Mary B. McKinley, French professor emeritus and former chair of that department, remembered, “Alex was always very kind to me from the time I arrived here, a young assistant professor and one of the few women on the faculty,” she said. “He expressed interest in my research, but he also showed me the quiet sense of humor that I later had many opportunities to appreciate.”

Gordon Stewart, an association dean who worked with Sedgwick in Arts & Sciences, lauded his concern for others and commitment to the University.

“Alex stood out above all as a human being,” Stewart said, “considerate of all and ready to go to bat for students and faculty alike. I count Alex among those colleagues who for me have always defined the best of the University of Virginia.”

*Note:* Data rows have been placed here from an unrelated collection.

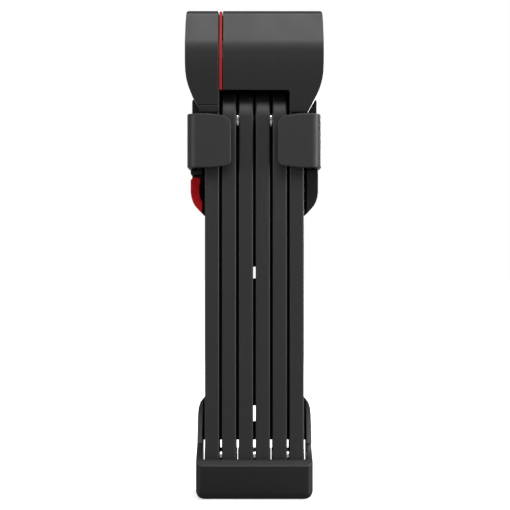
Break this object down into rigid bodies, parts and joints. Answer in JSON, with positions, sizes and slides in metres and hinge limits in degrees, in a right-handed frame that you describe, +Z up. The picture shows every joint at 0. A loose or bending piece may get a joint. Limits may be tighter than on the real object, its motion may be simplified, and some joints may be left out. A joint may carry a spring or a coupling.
{
  "type": "folding bike lock",
  "caption": "Folding link lock with barrel head and key cylinder, standing in a frame bracket with cup, clasps and release lever.",
  "frame": {"origin": "centre of the bracket's upper bolt hole, on the back face that meets the bicycle frame", "axes": "+Z up along the links, +Y into the bicycle frame, +X to the right of someone facing the lock"},
  "size_m": [0.0604, 0.0375, 0.2131],
  "materials": {
    "head_plastic": "fine satin grain",
    "link_coat": "matt, slightly rubbery coat",
    "clasp_plastic": "fine satin grain",
    "bracket_plastic": "satin moulded",
    "red_plastic": "semi-gloss",
    "red_seal": "semi-gloss",
    "bright_steel": "bright zinc",
    "hardened_steel": "plain hardened",
    "brass": "machined"
  },
  "bodies": {
    "bracket": {"bracket_base": "bracket_plastic", "clasp_housing": "bracket_plastic", "housing_screws": "bright_steel", "clasp_pins": "bright_steel", "clasp_springs": "bright_steel", "lever_pin": "bright_steel", "lever_spring": "bright_steel"},
    "latch": {"latch_plate": "bright_steel"},
    "left_jaw": {"left_clasp": "clasp_plastic"},
    "right_jaw": {"right_clasp": "clasp_plastic"},
    "lever": {"release_lever": "red_plastic"},
    "lock": {"link_1_core": "hardened_steel", "link_1_coat": "link_coat", "link_2_core": "hardened_steel", "link_2_coat": "link_coat", "link_5_core": "hardened_steel", "link_5_coat": "link_coat", "link_6_core": "hardened_steel", "link_6_coat": "link_coat", "rivet_1_2": "bright_steel", "rivet_2_3": "bright_steel", "rivet_4_5": "bright_steel", "rivet_5_6": "bright_steel", "spacer_1_2": "bright_steel", "spacer_2_3": "bright_steel", "spacer_4_5": "bright_steel", "spacer_5_6": "bright_steel", "body_shell": "head_plastic", "lock_case": "hardened_steel", "body_rivet": "bright_steel", "cylinder_housing": "brass", "key_side_plate": "head_plastic", "plate_screws": "bright_steel", "cover_pin": "bright_steel", "seal_ring": "red_seal", "cap_shell": "head_plastic", "cap_keeper": "hardened_steel", "cap_rivet": "bright_steel", "link_collar": "head_plastic"},
    "link_3": {"link_3_core": "hardened_steel", "link_3_coat": "link_coat"},
    "link_4": {"link_4_core": "hardened_steel", "link_4_coat": "link_coat", "rivet_3_4": "bright_steel", "spacer_3_4": "bright_steel"},
    "key_core": {"key_plug": "brass", "lock_discs": "brass", "side_bar": "brass", "turn_bolt": "bright_steel"},
    "key_cover": {"keyhole_cover": "head_plastic"}
  },
  "joints": [
    {"name": "lift_out", "type": "slide", "parent": "bracket", "child": "lock", "axis": [0, 0, 1], "range_m": [0, 0.32]},
    {"name": "fold_2_3", "type": "hinge", "parent": "lock", "child": "link_3", "pos_m": [-0.0075, -0.02, 0.0682], "axis": [-1, 0, 0], "range_deg": [0, 61]},
    {"name": "fold_4_5", "type": "hinge", "parent": "lock", "child": "link_4", "pos_m": [0.0075, -0.02, 0.0682], "axis": [-1, 0, 0], "range_deg": [0, 61]},
    {"name": "lever_pull", "type": "hinge", "parent": "bracket", "child": "lever", "pos_m": [-0.0256, -0.015, 0.0405], "axis": [0, 1, 0], "range_deg": [0, 25.3]},
    {"name": "left_clasp_open", "type": "hinge", "parent": "bracket", "child": "left_jaw", "pos_m": [-0.0259, -0.01, 0.057], "axis": [0, 0, -1], "range_deg": [0, 46]},
    {"name": "right_clasp_open", "type": "hinge", "parent": "bracket", "child": "right_jaw", "pos_m": [0.0259, -0.01, 0.057], "axis": [0, 0, 1], "range_deg": [0, 46]},
    {"name": "latch_slide", "type": "slide", "parent": "bracket", "child": "latch", "axis": [0, 0, -1], "range_m": [0, 0.0022], "stiffness_N_per_m": 1500},
    {"name": "key_turn", "type": "hinge", "parent": "lock", "child": "key_core", "pos_m": [0.01, -0.02, 0.0989], "axis": [1, 0, 0], "range_deg": [0, 90]},
    {"name": "cover_swing", "type": "hinge", "parent": "lock", "child": "key_cover", "pos_m": [0.0293, -0.02, 0.1069], "axis": [1, 0, 0], "range_deg": [0, 64]}
  ],
  "couplings": [
    {"joint": "fold_2_3", "follows": "lift_out", "rad_per_m": 3.3},
    {"joint": "fold_4_5", "follows": "lift_out", "rad_per_m": 3.3},
    {"joint": "lever_pull", "follows": "latch_slide", "rad_per_m": 200},
    {"joint": "left_clasp_open", "follows": "latch_slide", "rad_per_m": 360},
    {"joint": "right_clasp_open", "follows": "latch_slide", "rad_per_m": 360}
  ]
}
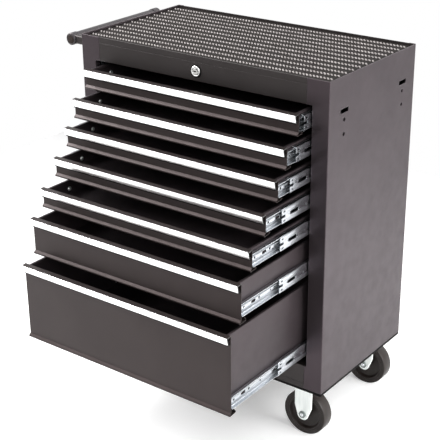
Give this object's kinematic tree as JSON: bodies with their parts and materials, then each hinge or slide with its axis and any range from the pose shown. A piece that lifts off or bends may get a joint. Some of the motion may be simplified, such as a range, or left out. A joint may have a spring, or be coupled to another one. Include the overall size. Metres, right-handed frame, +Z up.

Charles McCurdy, an emeritus professor of history and law, remembers Sedgwick as “a fine scholar and a good manager of people.”

Illimitable

McCurdy praised Sedgwick’s work as chair of the department. “He was a terrific department chair, and a good listener,” McCurdy said. “Every meeting was well-run and decisions were made by consensus. So they made him a dean.” At that time in the 1980s, Arts & Sciences had a dean of the College – the post Sedgwick held – as well as dean of the faculty.

Sedgwick first hired John “Frank” Papovich on an interim basis in the Arts & Sciences office and then into a full-time position as an association dean.

Papovich recently retired and a reception for him was scheduled on what turned out to be several days after Sedgwick’s death, so he shared his reminiscences with the group gathered there. “He was very kind, and he took great concern with my professional development,” Papovich said. “He helped me in ways I didn’t even know I needed to be mentored.”

Beyond his duties, Sedgwick was an enthusiastic Cavalier basketball fan, bringing his whole family to games, his wife said. He also served on the board of Charlottesville’s Tuesday Evening Concert Series, which the couple attended regularly.

Sedgwick hailed from Stockbridge, Massachusetts, where he often returned to his ancestral home of an old and storied New England family.